#### Prompt:
Beginning with the first line of the data below, extract each line up to and including the one containing "EAR_PIT_DEPTH = 3.4". Copy them exactly and add nothing.
....
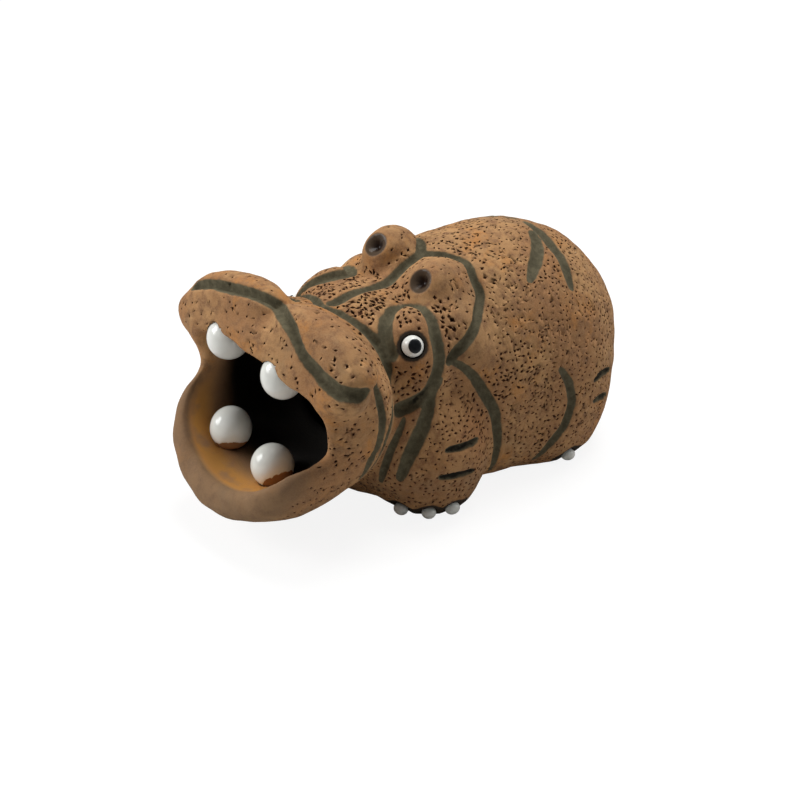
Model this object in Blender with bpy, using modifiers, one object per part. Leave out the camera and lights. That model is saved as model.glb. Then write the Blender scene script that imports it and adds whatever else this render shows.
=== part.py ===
"""Hippopotamus figurine: a hollow fired-clay animal with a wide open mouth.

The clay is modelled as rounded lumps pressed together, hollowed from the mouth and carved with grooves.
Teeth, eyes and nails are white pellets set in seats of their own.
The animal looks along -Y, its left side is +X, and it rests on its flat base at Z = 0.
Sizes are in millimetres; MM turns them into metres when a mesh is made.
"""
import math

import bmesh
import bpy
import numpy as np
from mathutils import Matrix, Vector

MM = 0.001

# Body
BARREL_WIDTH = 81.0
BARREL_LENGTH = 90.0
BARREL_HEIGHT = 82.0
BARREL_BACK = 33.0
BARREL_RISE = 35.6
CHEST_WIDTH = 74.0
CHEST_HEIGHT = 73.0
BELLY_WIDTH = 76.0
NECK_WIDTH = 65.0
LEG_SPREAD = 25.0
FORELEG_WIDTH = 34.0
HAUNCH_WIDTH = 30.0

# Head
HEAD_WIDTH = 52.0
EAR_SPREAD = 12.0
EAR_WIDTH = 18.5
EAR_RISE = 71.3
EAR_DROP = 3.5
MUZZLE_WIDTH = 77.0
MUZZLE_HEIGHT = 55.0
SNOUT_WIDTH = 90.0
SNOUT_RISE = 58.0
NOSTRIL_LENGTH = 46.0
JAW_WIDTH = 71.0
JAW_LENGTH = 68.0

# Hollow and mouth
WALL = 7.0
FLOOR = 7.0
MOUTH_WIDTH = 60.4
MOUTH_HEIGHT = 35.0
MOUTH_DEPTH = 56.0
MOUTH_REACH = 85.0
MOUTH_TILT = 23.0
TRIM_ROUND = 6.0
RIM_ROUND = 5.0
BASE_ROUND = 3.0
BASE_TRIM = 0.6

# Carving
GROOVE_WIDTH = 3.9
GROOVE_DEPTH = 1.8
SLIT_WIDTH = 2.6
EAR_PIT_WIDTH = 8.8
EAR_PIT_DEPTH = 3.4

# White pellets and their seats
SEAT_GAP = 0.3
TOOTH_WIDTH = 14.2
TOOTH_HEIGHT = 15.0
LOWER_TOOTH_SPREAD = 12.3
LOWER_TOOTH_SHIFT = -2.9
LOWER_TOOTH_SETBACK = 14.3
LOWER_TOOTH_SINK = 2.2
UPPER_TOOTH_SPREAD = 15.2
UPPER_TOOTH_SHIFT = -5.8
UPPER_TOOTH_SETBACK = 7.2
UPPER_TOOTH_SINK = 2.6
EYE_WIDTH = 7.7
EYE_SINK = 4.6
EYE_DISH_WIDTH = 12.2
EYE_DISH_DEPTH = 1.3
RIGHT_EYE_DROP = 14.0
RIGHT_EYE_AXIS = 45.0
NAIL_WIDTH = 5.8
NAIL_THICKNESS = 4.6
NAIL_HEIGHT = 4.2
NAIL_RISE = 2.5
NAIL_DISH_WIDTH = 9.0
NAIL_DISH_DEPTH = 1.0

# Fineness of the mesh
ROUGH_VOXEL = 2.6
FINE_VOXEL = 1.25
BODY_TRIANGLES = 7000
SETTLE_STEPS = 3
SETTLE_REACH = 1.5
LINE_SETTLE_STEPS = 6
PATH_STEP = 0.7
SEARCH_LENGTH = 60.0
SEARCH_STEP = 0.5

CLAY_COLOUR = (0.33, 0.16, 0.085, 1.0)
GLAZE_COLOUR = (0.78, 0.76, 0.70, 1.0)


def lump(at, half, turn=(0.0, 0.0, 0.0), blend=5.0, pair=False):
    """One rounded lump of clay: centre, half sizes, turn in degrees about X, Z and Y, and its soft join."""
    pitch, yaw, roll = (math.radians(a) for a in turn)
    matrix = Matrix.Rotation(yaw, 3, "Z") @ Matrix.Rotation(pitch, 3, "X") @ Matrix.Rotation(roll, 3, "Y")
    return {"at": np.array(at), "half": np.array(half), "turn": matrix, "blend": blend, "pair": pair}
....
#### Written solution:
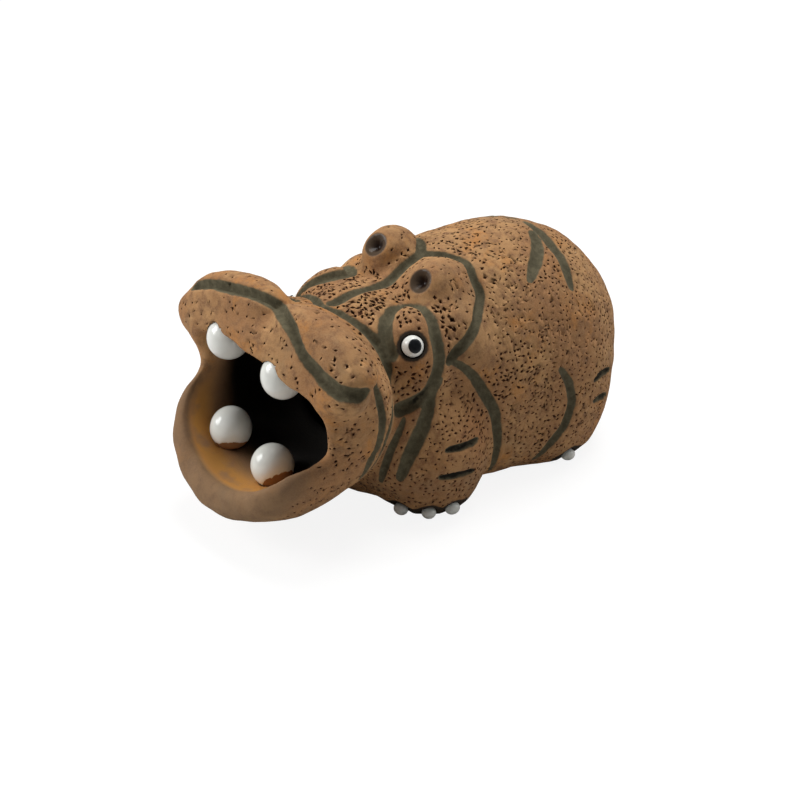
Model this object in Blender with bpy, using modifiers, one object per part. Leave out the camera and lights. That model is saved as model.glb. Then write the Blender scene script that imports it and adds whatever else this render shows.
=== part.py ===
"""Hippopotamus figurine: a hollow fired-clay animal with a wide open mouth.

The clay is modelled as rounded lumps pressed together, hollowed from the mouth and carved with grooves.
Teeth, eyes and nails are white pellets set in seats of their own.
The animal looks along -Y, its left side is +X, and it rests on its flat base at Z = 0.
Sizes are in millimetres; MM turns them into metres when a mesh is made.
"""
import math

import bmesh
import bpy
import numpy as np
from mathutils import Matrix, Vector

MM = 0.001

# Body
BARREL_WIDTH = 81.0
BARREL_LENGTH = 90.0
BARREL_HEIGHT = 82.0
BARREL_BACK = 33.0
BARREL_RISE = 35.6
CHEST_WIDTH = 74.0
CHEST_HEIGHT = 73.0
BELLY_WIDTH = 76.0
NECK_WIDTH = 65.0
LEG_SPREAD = 25.0
FORELEG_WIDTH = 34.0
HAUNCH_WIDTH = 30.0

# Head
HEAD_WIDTH = 52.0
EAR_SPREAD = 12.0
EAR_WIDTH = 18.5
EAR_RISE = 71.3
EAR_DROP = 3.5
MUZZLE_WIDTH = 77.0
MUZZLE_HEIGHT = 55.0
SNOUT_WIDTH = 90.0
SNOUT_RISE = 58.0
NOSTRIL_LENGTH = 46.0
JAW_WIDTH = 71.0
JAW_LENGTH = 68.0

# Hollow and mouth
WALL = 7.0
FLOOR = 7.0
MOUTH_WIDTH = 60.4
MOUTH_HEIGHT = 35.0
MOUTH_DEPTH = 56.0
MOUTH_REACH = 85.0
MOUTH_TILT = 23.0
TRIM_ROUND = 6.0
RIM_ROUND = 5.0
BASE_ROUND = 3.0
BASE_TRIM = 0.6

# Carving
GROOVE_WIDTH = 3.9
GROOVE_DEPTH = 1.8
SLIT_WIDTH = 2.6
EAR_PIT_WIDTH = 8.8
EAR_PIT_DEPTH = 3.4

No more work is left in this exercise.